In medical applications it is important that aerosols reach the alveolar zone of the respiratory tract, to be effective. Before this region is reached, the aerosols have to pass the upper airway (UA), starting with the mouth and a 90-degree bend leading into the trachea. The UA geometry’s irregularity and constrictions (such as the vocal cords) potentially affect the deposition of inhaled aerosols.

The goal of this dissertation was to develop from the available CT-scans, a simplified yet realistic human UA geometry. From this computer generated UA geometry, a suitable physical model was created for Particle Image Velocimetry (PIV) measurements. Via Reynolds similitude, a seeded water-glycerine mixture, matching the refraction index of the transparent model was measured in a central sagittal plane of the model at four flow rates (corresponding to 10, 15, 30 and 45 l/min air breathing flow rate). These PIV measurements were compared with Computational Fluid Dynamics (CFD) simulations of the fluid phase. Of the various available turbulence models that were combined with the Reynolds Averaged Navier-Stokes (RANS) equations to compute the fluid phase in this UA model, the k-ω Shear-Stress Transport (SST) turbulence model best reproduced the experimental results.

For the simulation of the particle phase, particles with diameter ranging from 1 to 20 micrometer were tracked in a Lagrangian frame of reference through the obtained converged flow field. Simulations of total deposition compared well with experimental deposition data, for particles with a value for the non-dimensional parameter Stk.Re0.37 (Stokes number .Reynolds number0.37) higher than 0.1. Total deposition of particles with a smaller value was overpredicted, probably due to exaggerated turbulence simulated at low flow rates. Simulations of local particle deposition patterns in the UA model were much more realistic than local deposition patters previously reported in simplified geometries. In particular, simulated mouth deposition more closely resembled that obtained experimentally in realistic upper airway geometries. The influences of gravity, of carrier gas, of degree of turbulence at the model entrance, and of considering non-steady flow at particle injection were discussed.

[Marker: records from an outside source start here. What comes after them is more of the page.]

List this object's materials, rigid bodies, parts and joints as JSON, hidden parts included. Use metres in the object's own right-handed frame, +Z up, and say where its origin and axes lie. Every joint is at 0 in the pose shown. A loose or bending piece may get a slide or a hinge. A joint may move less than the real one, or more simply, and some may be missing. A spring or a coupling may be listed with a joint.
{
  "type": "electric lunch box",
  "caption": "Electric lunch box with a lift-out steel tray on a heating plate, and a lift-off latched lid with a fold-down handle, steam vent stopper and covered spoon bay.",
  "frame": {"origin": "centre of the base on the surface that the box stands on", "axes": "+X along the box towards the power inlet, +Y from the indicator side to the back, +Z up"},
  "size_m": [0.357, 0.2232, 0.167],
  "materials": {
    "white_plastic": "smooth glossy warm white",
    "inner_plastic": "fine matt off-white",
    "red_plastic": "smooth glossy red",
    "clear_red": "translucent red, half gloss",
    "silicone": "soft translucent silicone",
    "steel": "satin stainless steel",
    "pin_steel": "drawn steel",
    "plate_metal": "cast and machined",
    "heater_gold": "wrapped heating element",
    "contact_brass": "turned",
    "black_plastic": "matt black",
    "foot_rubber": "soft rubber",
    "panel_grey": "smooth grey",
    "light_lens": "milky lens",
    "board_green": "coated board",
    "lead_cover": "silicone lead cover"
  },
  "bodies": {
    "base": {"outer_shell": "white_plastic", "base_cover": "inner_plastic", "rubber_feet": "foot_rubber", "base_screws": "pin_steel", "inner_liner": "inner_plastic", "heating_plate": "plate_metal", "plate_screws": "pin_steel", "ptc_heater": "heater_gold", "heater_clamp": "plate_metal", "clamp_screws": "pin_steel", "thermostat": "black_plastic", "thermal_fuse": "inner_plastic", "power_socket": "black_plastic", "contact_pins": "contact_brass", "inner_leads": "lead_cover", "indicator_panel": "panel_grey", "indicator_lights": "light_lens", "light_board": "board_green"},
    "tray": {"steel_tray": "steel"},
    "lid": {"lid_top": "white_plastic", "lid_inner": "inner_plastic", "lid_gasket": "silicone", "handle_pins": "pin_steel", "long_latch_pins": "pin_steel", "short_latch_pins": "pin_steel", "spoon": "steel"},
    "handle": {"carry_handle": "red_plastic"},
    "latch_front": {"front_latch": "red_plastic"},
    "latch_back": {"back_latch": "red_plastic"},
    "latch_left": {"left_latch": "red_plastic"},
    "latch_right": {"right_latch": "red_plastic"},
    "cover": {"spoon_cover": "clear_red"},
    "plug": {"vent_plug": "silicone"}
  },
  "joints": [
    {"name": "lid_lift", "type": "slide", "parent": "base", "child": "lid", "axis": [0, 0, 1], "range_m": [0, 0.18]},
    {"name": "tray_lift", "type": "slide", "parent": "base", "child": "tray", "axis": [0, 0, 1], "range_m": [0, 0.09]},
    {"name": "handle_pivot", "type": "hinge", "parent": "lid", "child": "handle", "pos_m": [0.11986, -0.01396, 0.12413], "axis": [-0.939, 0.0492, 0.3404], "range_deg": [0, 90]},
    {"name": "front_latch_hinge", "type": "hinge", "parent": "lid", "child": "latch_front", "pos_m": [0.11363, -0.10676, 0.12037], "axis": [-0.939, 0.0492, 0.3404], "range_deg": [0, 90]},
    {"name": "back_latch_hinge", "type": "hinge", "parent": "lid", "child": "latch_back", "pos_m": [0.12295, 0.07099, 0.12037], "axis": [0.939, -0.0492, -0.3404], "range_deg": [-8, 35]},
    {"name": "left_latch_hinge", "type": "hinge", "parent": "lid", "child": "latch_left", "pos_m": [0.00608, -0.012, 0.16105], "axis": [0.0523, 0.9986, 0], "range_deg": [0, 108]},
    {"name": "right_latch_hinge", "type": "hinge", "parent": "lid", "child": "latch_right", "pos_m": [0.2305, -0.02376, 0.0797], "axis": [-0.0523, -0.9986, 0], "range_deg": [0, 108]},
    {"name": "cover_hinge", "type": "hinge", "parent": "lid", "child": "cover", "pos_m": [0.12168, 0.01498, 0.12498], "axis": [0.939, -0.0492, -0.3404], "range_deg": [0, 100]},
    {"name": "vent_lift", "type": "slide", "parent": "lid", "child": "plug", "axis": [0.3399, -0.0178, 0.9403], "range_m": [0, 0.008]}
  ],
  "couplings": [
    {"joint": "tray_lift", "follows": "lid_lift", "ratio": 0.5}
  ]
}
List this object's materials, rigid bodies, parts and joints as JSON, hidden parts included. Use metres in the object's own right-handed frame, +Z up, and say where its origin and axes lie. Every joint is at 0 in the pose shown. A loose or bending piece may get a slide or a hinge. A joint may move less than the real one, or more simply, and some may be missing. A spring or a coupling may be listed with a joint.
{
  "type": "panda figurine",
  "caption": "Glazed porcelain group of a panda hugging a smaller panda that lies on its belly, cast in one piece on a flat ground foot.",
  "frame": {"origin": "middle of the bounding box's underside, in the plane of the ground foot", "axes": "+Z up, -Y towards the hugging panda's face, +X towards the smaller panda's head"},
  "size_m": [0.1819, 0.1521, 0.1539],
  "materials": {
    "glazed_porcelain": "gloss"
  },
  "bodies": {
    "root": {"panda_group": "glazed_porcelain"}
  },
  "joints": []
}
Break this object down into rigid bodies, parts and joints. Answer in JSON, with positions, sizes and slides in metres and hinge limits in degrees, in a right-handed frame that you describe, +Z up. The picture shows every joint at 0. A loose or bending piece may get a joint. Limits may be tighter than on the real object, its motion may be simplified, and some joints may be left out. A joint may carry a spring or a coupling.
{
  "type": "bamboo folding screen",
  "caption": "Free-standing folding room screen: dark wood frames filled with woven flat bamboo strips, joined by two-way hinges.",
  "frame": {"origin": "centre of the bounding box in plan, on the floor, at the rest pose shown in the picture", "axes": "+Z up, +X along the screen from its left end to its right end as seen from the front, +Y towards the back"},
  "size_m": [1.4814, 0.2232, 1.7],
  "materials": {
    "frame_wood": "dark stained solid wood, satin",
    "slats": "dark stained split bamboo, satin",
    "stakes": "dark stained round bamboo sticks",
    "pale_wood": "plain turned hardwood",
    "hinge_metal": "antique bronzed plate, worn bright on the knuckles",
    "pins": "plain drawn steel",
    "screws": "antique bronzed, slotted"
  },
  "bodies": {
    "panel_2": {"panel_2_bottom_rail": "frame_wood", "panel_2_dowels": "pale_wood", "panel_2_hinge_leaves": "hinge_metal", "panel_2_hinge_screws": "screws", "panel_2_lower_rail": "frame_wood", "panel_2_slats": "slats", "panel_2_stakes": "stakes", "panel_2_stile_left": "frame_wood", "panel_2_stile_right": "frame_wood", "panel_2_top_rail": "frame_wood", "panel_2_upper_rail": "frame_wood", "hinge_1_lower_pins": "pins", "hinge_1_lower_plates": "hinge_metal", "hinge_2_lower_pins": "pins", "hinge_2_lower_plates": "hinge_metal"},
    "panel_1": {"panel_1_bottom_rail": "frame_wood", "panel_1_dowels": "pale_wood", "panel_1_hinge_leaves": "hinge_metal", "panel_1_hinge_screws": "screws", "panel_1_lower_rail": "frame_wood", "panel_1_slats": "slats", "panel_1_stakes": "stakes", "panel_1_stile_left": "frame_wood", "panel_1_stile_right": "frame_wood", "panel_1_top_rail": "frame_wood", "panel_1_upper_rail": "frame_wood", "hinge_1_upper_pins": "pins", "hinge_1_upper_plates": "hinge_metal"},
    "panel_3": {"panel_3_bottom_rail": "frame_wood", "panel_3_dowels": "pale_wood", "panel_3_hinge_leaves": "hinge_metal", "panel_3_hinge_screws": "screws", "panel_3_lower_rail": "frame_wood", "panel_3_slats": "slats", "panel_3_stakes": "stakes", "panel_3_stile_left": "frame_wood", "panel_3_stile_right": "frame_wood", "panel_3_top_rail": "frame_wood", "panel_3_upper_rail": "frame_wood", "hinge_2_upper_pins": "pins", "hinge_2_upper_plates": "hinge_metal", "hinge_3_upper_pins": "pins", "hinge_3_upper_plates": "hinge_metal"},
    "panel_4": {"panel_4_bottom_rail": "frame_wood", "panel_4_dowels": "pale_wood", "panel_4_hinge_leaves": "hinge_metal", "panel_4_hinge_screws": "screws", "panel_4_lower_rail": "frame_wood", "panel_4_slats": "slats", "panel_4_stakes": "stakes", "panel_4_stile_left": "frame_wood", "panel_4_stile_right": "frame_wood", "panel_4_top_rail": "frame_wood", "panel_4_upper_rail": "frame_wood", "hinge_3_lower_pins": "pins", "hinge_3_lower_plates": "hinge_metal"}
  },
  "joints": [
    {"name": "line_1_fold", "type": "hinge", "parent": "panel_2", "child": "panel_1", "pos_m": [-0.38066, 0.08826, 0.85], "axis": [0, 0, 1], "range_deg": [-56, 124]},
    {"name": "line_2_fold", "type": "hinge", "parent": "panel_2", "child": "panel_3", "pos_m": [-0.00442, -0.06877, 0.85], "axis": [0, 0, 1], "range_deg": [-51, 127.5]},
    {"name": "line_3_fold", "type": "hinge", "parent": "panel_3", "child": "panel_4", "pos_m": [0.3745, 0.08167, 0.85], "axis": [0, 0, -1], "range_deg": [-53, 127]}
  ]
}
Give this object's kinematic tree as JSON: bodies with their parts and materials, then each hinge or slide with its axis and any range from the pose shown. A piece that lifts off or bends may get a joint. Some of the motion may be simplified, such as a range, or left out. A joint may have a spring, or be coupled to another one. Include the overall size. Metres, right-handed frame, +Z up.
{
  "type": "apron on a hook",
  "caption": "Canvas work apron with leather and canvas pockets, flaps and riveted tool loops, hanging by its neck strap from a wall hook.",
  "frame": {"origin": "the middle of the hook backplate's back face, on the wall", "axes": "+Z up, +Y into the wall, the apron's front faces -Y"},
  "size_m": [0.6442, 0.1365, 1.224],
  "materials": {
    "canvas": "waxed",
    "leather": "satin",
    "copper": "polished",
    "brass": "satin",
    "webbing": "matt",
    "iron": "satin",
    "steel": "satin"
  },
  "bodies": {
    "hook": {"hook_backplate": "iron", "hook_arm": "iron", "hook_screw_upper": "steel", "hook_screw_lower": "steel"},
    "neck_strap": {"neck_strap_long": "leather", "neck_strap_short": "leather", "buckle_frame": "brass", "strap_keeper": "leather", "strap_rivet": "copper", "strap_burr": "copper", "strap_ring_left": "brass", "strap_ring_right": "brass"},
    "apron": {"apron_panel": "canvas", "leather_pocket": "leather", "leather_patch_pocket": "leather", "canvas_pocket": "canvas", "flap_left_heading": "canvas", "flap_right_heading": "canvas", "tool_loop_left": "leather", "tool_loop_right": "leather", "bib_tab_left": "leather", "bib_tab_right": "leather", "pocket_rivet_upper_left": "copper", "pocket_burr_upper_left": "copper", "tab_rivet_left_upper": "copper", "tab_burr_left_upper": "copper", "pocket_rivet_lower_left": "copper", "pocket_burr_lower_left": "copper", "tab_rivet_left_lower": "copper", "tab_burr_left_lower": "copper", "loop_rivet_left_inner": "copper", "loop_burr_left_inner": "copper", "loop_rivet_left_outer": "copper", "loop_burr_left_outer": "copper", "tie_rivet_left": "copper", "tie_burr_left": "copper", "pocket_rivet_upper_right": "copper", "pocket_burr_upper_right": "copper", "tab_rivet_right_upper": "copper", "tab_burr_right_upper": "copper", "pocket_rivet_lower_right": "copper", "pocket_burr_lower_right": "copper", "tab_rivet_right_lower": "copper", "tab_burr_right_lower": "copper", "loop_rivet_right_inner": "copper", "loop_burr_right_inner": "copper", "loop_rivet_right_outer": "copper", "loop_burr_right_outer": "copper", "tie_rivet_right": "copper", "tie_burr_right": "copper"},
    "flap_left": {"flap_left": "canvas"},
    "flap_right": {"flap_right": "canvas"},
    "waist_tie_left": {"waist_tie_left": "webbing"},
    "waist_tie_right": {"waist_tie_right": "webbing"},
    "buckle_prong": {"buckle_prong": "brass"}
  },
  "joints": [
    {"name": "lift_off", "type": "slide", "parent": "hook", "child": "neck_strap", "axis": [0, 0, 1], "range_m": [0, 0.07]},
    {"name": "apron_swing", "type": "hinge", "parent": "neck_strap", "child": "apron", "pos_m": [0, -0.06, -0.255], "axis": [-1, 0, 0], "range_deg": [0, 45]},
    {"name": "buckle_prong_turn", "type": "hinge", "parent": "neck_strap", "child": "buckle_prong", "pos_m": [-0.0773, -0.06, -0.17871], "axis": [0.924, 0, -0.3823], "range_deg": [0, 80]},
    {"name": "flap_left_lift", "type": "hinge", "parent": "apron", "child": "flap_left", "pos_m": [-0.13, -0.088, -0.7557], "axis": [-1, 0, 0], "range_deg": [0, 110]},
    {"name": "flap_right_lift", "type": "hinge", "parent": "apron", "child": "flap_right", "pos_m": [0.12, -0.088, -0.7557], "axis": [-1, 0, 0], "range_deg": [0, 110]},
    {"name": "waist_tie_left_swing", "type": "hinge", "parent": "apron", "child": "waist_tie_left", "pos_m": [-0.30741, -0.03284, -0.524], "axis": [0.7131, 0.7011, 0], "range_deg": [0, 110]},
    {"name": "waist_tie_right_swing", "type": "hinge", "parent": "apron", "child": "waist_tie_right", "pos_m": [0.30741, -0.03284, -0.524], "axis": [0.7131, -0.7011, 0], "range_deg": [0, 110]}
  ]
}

Finally a clinical problem of tracheal stenosis was tackled by introducing various degrees of constriction in the upper third of the trachea in the UA model. CFD simulations of pressure drops across the stenosis allowed us to propose a rule of thumb from which pressure drops over the stenosis can be estimated, simply on the basis of breathing flow and stenosis cross section. In addition, the best-fit exponent in the power law that relates pressure drop to breathing flow was proposed as a diagnostic tool in the non-invasive monitoring of tracheal stenosis patients.